Return, unaltered, every line from the beginning of the material below up to and including the one with "import Sketcher".

Begin

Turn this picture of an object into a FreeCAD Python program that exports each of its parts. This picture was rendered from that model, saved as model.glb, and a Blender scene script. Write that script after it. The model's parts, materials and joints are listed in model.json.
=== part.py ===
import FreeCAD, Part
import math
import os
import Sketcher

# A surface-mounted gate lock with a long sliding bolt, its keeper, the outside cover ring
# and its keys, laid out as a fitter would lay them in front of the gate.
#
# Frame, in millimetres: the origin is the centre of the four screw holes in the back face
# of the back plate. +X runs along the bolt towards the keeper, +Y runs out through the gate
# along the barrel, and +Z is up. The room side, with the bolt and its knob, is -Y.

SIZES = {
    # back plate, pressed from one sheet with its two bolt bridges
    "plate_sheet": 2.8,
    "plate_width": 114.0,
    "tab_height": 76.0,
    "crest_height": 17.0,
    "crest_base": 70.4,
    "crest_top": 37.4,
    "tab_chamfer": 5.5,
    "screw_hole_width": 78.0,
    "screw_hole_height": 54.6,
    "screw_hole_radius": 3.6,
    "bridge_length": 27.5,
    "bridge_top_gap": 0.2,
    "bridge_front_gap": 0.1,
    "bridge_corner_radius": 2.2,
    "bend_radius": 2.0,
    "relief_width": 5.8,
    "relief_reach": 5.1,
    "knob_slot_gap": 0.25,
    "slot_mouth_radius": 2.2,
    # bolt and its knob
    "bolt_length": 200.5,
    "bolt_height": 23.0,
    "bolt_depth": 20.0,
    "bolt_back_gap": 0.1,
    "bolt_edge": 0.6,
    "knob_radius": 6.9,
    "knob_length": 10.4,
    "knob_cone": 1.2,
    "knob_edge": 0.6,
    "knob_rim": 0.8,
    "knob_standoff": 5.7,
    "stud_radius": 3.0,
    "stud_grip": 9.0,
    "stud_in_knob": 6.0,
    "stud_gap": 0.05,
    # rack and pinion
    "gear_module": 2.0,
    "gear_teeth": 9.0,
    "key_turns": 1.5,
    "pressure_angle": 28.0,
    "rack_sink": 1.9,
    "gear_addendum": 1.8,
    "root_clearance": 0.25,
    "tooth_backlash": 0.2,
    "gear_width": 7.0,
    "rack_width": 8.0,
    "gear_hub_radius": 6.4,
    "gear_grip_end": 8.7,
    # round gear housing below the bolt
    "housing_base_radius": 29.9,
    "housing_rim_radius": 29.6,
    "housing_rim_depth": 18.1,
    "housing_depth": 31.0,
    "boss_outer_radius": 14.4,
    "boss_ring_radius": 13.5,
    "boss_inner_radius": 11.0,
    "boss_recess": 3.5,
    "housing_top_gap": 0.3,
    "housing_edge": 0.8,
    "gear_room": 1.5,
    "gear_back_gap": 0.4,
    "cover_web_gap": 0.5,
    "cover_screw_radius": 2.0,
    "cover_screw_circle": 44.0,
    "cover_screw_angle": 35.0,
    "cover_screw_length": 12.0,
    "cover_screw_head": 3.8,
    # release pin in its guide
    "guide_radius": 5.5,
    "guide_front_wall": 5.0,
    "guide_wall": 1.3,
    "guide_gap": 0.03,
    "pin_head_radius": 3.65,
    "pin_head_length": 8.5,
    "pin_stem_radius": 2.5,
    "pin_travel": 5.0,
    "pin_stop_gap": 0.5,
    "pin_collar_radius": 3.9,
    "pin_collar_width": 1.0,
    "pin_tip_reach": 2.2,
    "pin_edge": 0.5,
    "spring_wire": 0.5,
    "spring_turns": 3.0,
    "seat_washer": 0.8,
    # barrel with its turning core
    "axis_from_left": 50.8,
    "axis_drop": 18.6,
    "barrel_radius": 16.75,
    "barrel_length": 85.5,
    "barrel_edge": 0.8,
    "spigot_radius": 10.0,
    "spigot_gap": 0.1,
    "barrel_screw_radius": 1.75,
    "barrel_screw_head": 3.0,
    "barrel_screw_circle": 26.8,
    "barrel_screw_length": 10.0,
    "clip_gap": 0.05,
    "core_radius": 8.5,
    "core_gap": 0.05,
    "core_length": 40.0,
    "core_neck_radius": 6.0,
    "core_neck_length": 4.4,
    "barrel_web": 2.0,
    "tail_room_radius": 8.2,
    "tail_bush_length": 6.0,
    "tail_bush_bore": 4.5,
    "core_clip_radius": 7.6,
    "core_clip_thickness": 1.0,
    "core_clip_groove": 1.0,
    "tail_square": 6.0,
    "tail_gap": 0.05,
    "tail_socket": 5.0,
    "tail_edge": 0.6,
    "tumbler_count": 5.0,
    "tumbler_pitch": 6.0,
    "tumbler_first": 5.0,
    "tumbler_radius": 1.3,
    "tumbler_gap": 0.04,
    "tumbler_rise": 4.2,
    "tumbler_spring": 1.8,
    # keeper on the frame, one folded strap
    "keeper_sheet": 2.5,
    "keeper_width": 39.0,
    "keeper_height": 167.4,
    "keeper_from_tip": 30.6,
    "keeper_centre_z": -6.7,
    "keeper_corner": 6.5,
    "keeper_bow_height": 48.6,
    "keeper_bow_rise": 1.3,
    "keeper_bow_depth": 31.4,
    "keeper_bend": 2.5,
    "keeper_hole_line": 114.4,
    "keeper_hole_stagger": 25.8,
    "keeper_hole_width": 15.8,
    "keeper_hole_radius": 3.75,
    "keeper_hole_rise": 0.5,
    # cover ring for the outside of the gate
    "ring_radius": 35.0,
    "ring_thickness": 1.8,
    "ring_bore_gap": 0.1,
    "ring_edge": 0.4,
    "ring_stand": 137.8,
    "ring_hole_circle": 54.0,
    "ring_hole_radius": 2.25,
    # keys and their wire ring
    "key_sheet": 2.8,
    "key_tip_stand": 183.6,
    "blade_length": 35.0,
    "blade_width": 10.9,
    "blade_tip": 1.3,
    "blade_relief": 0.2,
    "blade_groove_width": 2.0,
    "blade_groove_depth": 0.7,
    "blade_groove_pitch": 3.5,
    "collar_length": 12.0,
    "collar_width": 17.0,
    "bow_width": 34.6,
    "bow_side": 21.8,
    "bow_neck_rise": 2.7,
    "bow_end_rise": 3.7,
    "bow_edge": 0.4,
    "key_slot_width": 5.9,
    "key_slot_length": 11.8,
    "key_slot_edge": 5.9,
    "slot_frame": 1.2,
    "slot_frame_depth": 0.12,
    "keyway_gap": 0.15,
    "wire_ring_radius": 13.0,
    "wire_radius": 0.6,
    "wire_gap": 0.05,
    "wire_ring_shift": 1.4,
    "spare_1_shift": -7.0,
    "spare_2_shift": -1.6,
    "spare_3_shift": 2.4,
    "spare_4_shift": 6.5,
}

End

* _Exercise answer_:
Turn this picture of an object into a FreeCAD Python program that exports each of its parts. This picture was rendered from that model, saved as model.glb, and a Blender scene script. Write that script after it. The model's parts, materials and joints are listed in model.json.
=== part.py ===
import FreeCAD, Part
import math
import os
import Sketcher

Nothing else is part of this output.